Do you mind explaining the last question, part c?
And how would you do the graphs and free body diagrams for question 4?
Sure. For 5c, there are two loops on the string, with nodes at each end and in the middle. The antinodes will have the greatest average vertical speed, so you mark at the 1/4 and 3/4 lengths. Think of it this way. Every individual point on the string travels up and down in the same amount of time. The only thing that differs is the distance they have to travel in that time. The antinodes have the greatest distance to travel in that set amount of time, so they have to have the greatest speed.
For 4a, both just have an mg arrow straight down. Its the only force acting on objects in free fall. B is moving to the right, but it does not have a force acting on it nor is it accelerating in that direction. It just still has its initial horizontal velocity.
For 4b, sphere A’s graph would be a straight line at 0, and sphere B’s would be a straight line at vo. There are no forces in the horizontal direction so neither’s horizontal velocity changes.
@dfghjklasd
How many points do you think those two will be worth? I guess not much because they only have one specific answer.
@dfghjklasd Hi, I have a question on the last two parts of the circuit question. So I designed my circuit with one ammeter in front of the light-bulb and one after it (both in series) and a voltmeter in parallel with the lightbulb. I said that I would vary the current in the circuit by adding more resistors, since the total current that travels through the circuit depends on the circuit’s overall resistance ( I did not even pay attention to the “adjustable power source”). I assumed that the voltage across the lightbulb would remain constant. So with the same constant voltage across the lightbulb and varying currents due to varying numbers of resistors within the circuit (I noted that all resistors would be located after the lightbulb), I said that I would graph the current values on the x-axis and the the calculated resistance values on the y-axis (using the equation V= IR to calculate the resistance). Due to the the R= V/I relationship, I said that if the graph showed an inverse relationship between the two graphed values, then the lightbulb would be nonohmic. Does my reasoning make sense?? How many points do you think they would take off?
@16apkb Yes, adding more resistors would alter the current, so that’s correct. The problem is that the voltage of the bulb won’t be constant if you alter the current. You do have a measurement of how the voltage changes for the different currents from the voltmeter in parallel. Did you write that you used that to record the voltage?
The other flaw is that you cannot then use V = IR to calculate resistance. V = IR is true only if the lightbulb is ohmic. If you used this equation to find the resistance, then your graph would show the lightbulb is ohmic because you have already assumed it is. A better solution would have been to plot a V vs I graph and then look at the slope. If its constant, it ohmic. I think I explained this in more detail in an earlier post.
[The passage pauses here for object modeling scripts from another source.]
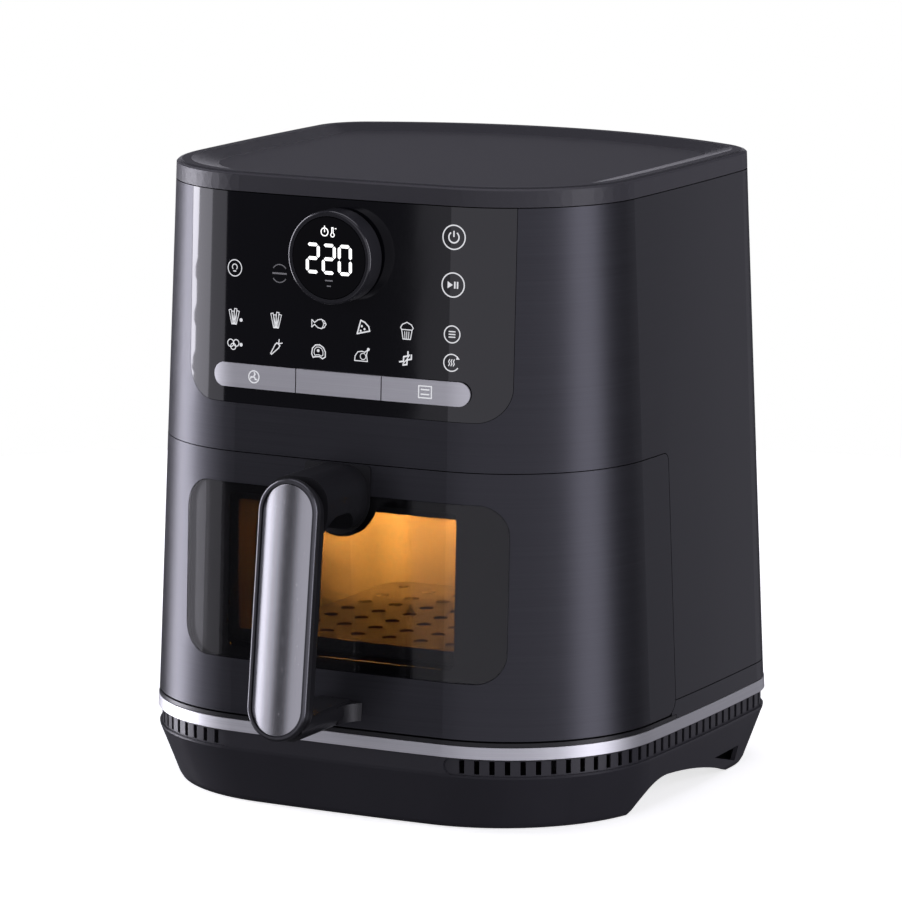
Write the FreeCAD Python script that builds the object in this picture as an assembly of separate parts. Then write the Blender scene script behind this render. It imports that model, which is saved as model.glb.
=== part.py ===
import FreeCAD, Part

import math
import os

# Air fryer with a window drawer, in millimetres, +Z up. The front with the handle faces -Y.
# Shapes are drawn about the upright line through the middle of the housing's outline, with
# the table at z = 0. save_all() then slides everything along Y so that the origin lies at
# the middle of the whole fryer's footprint.

V = FreeCAD.Vector
UP = V(0, 0, 1)
BACK = V(0, 1, 0)
RIGHT = V(1, 0, 0)

# ---- driving dimensions: housing outline and levels ----
TOP_WIDTH = 259.5
TOP_DEPTH = 253.1
FRONT_BOW = 1500.0
SIDE_BOW = 2000.0
BACK_BOW = 240.0
FRONT_CORNER = 70.0
BACK_CORNER = 32.0
HEIGHT = 330.0
SEAM_Z = 319.7
SEAM_OFFSET = 1.2
DRAFT = 0.0408
WALL = 2.5
SEAM_GAP = 0.5
BAND_TOP = 45.1
BAND_BOTTOM = 38.9
BAND_PROUD = 0.4
STRIP_TOP = 54.8

# ---- lid ----
LID_SIDE_TOP = 328.5
LID_SHOULDER = 8.0
LID_SLOPE = 14.5
LID_DISH = 2.8

# ---- control panel, dial and mode bar ----
PANEL_HALF = 94.4
PANEL_BOTTOM = 211.0
PANEL_CORNER = 18.0
PANEL_THICK = 3.0
PANEL_GAP = 0.25
DIAL_Z = 291.6
DIAL_R = 24.0
DIAL_BORE = 21.3
DIAL_PROUD = 13.4
DIAL_SLEEVE = 1.5
DISPLAY_R = 20.9
DISPLAY_WALL = 1.6
LENS_THICK = 1.6
ENCODER_WIDTH = 5.8
BAR_HALF = 74.7
BAR_Z = 225.4
BAR_HEIGHT = 12.4
BAR_SPLIT = 25.0
BAR_PROUD = 1.8
KEY_POST = 6.0
KEY_TRAVEL = 0.8
KEY_LIFT = 0.2
BOARD_BACK = -116.4
BOARD_THICK = 1.6
TOUCH_X = 63.6
TOUCH_COLUMNS = 5
TOUCH_ROWS = (255.0, 240.7)
TOUCH_R = 3.2

# ---- drawer front ----
DRAWER_TOP = 185.2
DRAWER_BOTTOM = 48.4
DRAWER_EDGE_Y = -28.7
DRAWER_EDGE_ROUND = 4.5
DRAWER_FOOT_ROUND = 9.0
WINDOW_HALF = 94.6
WINDOW_BOTTOM = 77.1
WINDOW_TOP = 169.2
WINDOW_ROUND = 16.0
PANE_THICK = 2.5
VIEW_HALF = 66.5
VIEW_BOTTOM = 83.0
VIEW_TOP = 164.0
MASK_THICK = 1.2
INNER_PANEL_FRONT = -114.5
INNER_PANEL_THICK = 2.5
INNER_WINDOW_HALF = 76.0
INNER_WINDOW_BOTTOM = 84.0
INNER_WINDOW_TOP = 160.0

# ---- front frame and cooking chamber ----
FRAME_PLATE_Y = -108.0
FRAME_INSET = 6.5
FRAME_TOP = 181.0
MOUTH_HALF = 103.0
MOUTH_BOTTOM = 57.5
MOUTH_TOP = 168.5
LINER_WALL = 0.8
LINER_BACK = 111.0
LINER_FLOOR = 56.0
LINER_ROOF = 170.5
DOME_R = 96.0
DOME_Y = -2.0
DOME_TOP = 232.0
DECK_Z = 36.1

# ---- basket and crisper plate ----
PAN_HALF = 97.0
PAN_DRAFT = 3.0
PAN_BACK = 96.0
PAN_BOTTOM = 61.8
PAN_TOP = 163.0
PAN_WALL = 1.5
PAN_RIM = 4.0
PAN_CORNER = 20.0
SEAT_GAP = 0.3
PLATE_Z = 74.0
PLATE_THICK = 1.2
PLATE_GAP = 2.5
PLATE_RIM = 5.0
PLATE_HOLE_R = 4.0
PLATE_PITCH = 19.0
BUMPER_R = 5.0

# ---- handle ----
HANDLE_TOP = 184.8
HANDLE_BOTTOM = 52.7
HANDLE_HALF = 17.0
HANDLE_FRONT_TOP = -183.9
HANDLE_LEAN = 7.3
PLATE_HALF_W = 14.4
PLATE_DOME_R = 130.0
BEZEL_DEPTH = 4.5
GRIP_DEPTH = 14.5
NECK_HALF = 17.5
NECK_SHOULDER = 13.0
NECK_FLANGE = 1.6
NECK_BOTTOM = 150.0
LEG_HALF = 11.0
LEG_TOP = 64.0
LEG_FLARE = 7.0
HANDLE_SCREW_Z = (177.0, 57.5)

# ---- base ----
SKIRT_TURN_Z = 28.6
SKIRT_TURN_INSET = 0.4
SKIRT_FOOT_Z = 2.8
SKIRT_FOOT_OFFSET = 6.0
SKIRT_FOOT_ROUND = 24.0
FRONT_SOFTENING = 0.45
SKIRT_HEEL = 1.4
FOOT_LIFT = 0.5
FOOT_R = 8.0
BASE_PLATE_Z = 17.0
ARCH_FRONT = -66.0
ARCH_TOP_Y = -32.0
ARCH_TOP_Z = 16.0
ARCH_REAR = 54.0
VENT_BOTTOM = 30.6
VENT_TOP = 37.7
VENT_WIDTH = 2.8
VENT_COUNT = 120
VENT_START = 63.0
VENT_GROOVE = 1.6
GLAND_X = 70.0
GLAND_Z = 21.5
GLAND_R = 6.2
GLAND_NUT_R = 8.4

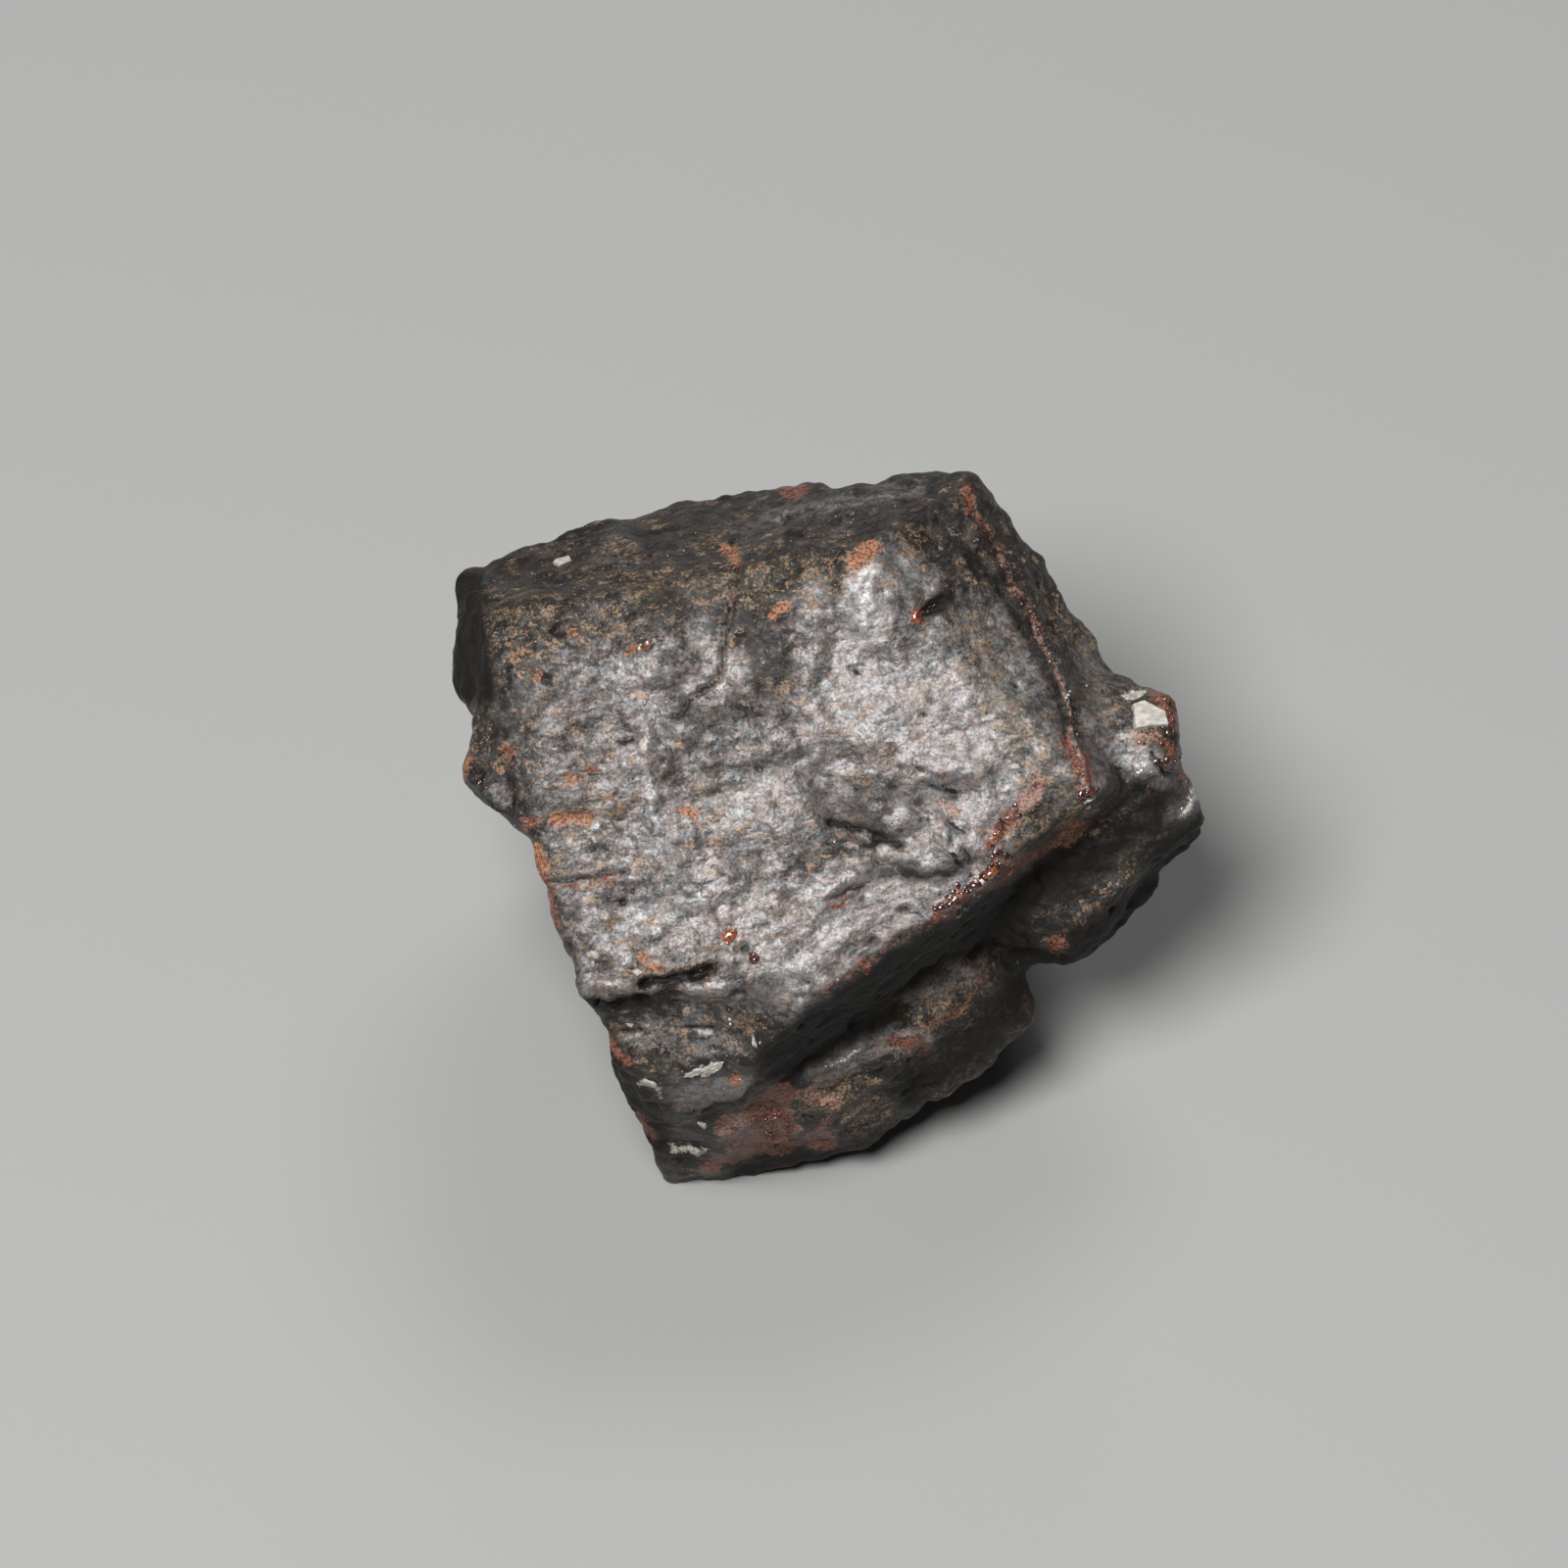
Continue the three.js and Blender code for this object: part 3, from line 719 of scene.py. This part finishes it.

I really have no idea what the scoring will look like, but you’ll definitely get some points for your setup and measurements and mentioning how a graph should show the relationship between the values.
I really don’t think this was a well-written question because it didn’t have a very good explanation of what it means to be “ohmic” or “nonohmic.” Even just saying “an ohmic resistor follows Ohm’s law” would have gone a long way. Unless you had a prior knowledge of what ohmic means, it would be pretty hard to answer correctly.
@appgodxoxo I’d assume that as well, but your guess is as good as mine.
@dfghjklasd Welp it’s looking like I got around a 50% on the FRQ. Which is the same as I did on our practice test. How did you find the multiple choice?
Anyone else think the Form O multiple choice was pretty easy?
Isn’t the multiple choice the same across all of them? @AlphaDragon
I thought the multiple choice was pretty easy, although I can’t remember which form it was. E, maybe?